Copy every line of the listing exactly.

** Start Data **

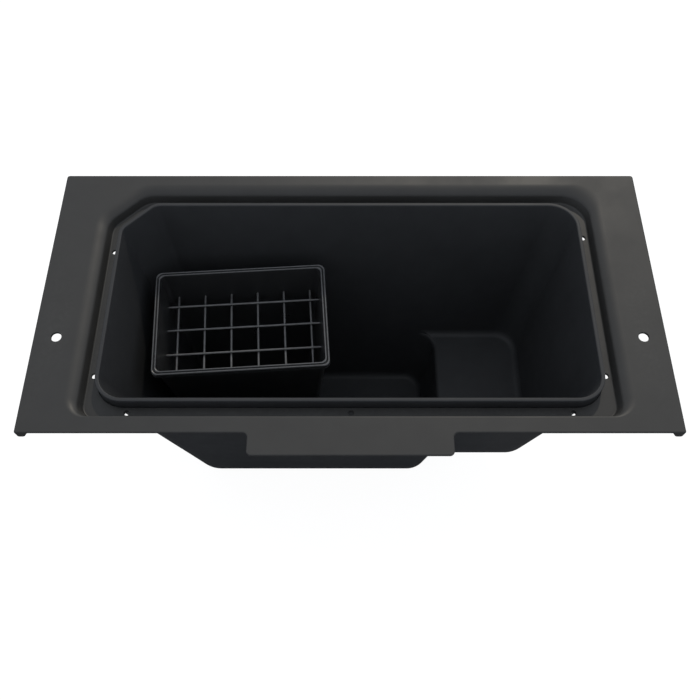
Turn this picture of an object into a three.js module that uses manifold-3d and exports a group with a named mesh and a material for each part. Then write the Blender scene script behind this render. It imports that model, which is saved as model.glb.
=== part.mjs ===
// Drop-in tool storage caddy: a flat cover panel with a rain gutter, a stepped
// storage tub hung below it on screws, and a lift-out tool basket with a wire grid.
// Millimetres, +Z up.  X runs along the panel, +Y points to its back edge.
// The origin is the centre of the object's box, on the plane the tub stands on.
import * as THREE from "three";
import { mergeVertices } from "three/addons/utils/BufferGeometryUtils.js";
import Module from "manifold-3d";
const wasm = await Module();
wasm.setup();

// ---------------------------------------------------------------- dimensions
const PANEL_LENGTH = 520;        // along X
const PANEL_DEPTH = 257;         // along Y, without the tab
const PANEL_T = 2.5;             // sheet thickness
const TAB_X0 = -79.5, TAB_X1 = 80.2, TAB_OUT = 19, TAB_R = 4;
const BACK_CORNER_R = 2.5, FRONT_CORNER_R = 1.2;
const HEM_DROP = 10;             // stiffening hem under each short edge
const LEDGE_Z = -11;             // floor of the gutter below the panel face
const MOUNT_HOLE_D = 8.5, MOUNT_HOLE_X = 241.4, MOUNT_HOLE_Y = 85.3;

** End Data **

* Answer to this exercise:
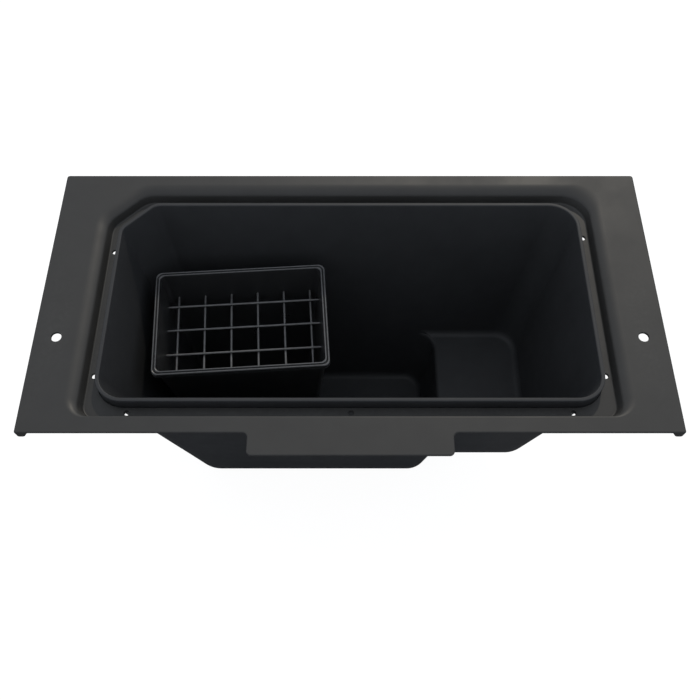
Turn this picture of an object into a three.js module that uses manifold-3d and exports a group with a named mesh and a material for each part. Then write the Blender scene script behind this render. It imports that model, which is saved as model.glb.
=== part.mjs ===
// Drop-in tool storage caddy: a flat cover panel with a rain gutter, a stepped
// storage tub hung below it on screws, and a lift-out tool basket with a wire grid.
// Millimetres, +Z up.  X runs along the panel, +Y points to its back edge.
// The origin is the centre of the object's box, on the plane the tub stands on.
import * as THREE from "three";
import { mergeVertices } from "three/addons/utils/BufferGeometryUtils.js";
import Module from "manifold-3d";
const wasm = await Module();
wasm.setup();

// ---------------------------------------------------------------- dimensions
const PANEL_LENGTH = 520;        // along X
const PANEL_DEPTH = 257;         // along Y, without the tab
const PANEL_T = 2.5;             // sheet thickness
const TAB_X0 = -79.5, TAB_X1 = 80.2, TAB_OUT = 19, TAB_R = 4;
const BACK_CORNER_R = 2.5, FRONT_CORNER_R = 1.2;
const HEM_DROP = 10;             // stiffening hem under each short edge
const LEDGE_Z = -11;             // floor of the gutter below the panel face
const MOUNT_HOLE_D = 8.5, MOUNT_HOLE_X = 241.4, MOUNT_HOLE_Y = 85.3;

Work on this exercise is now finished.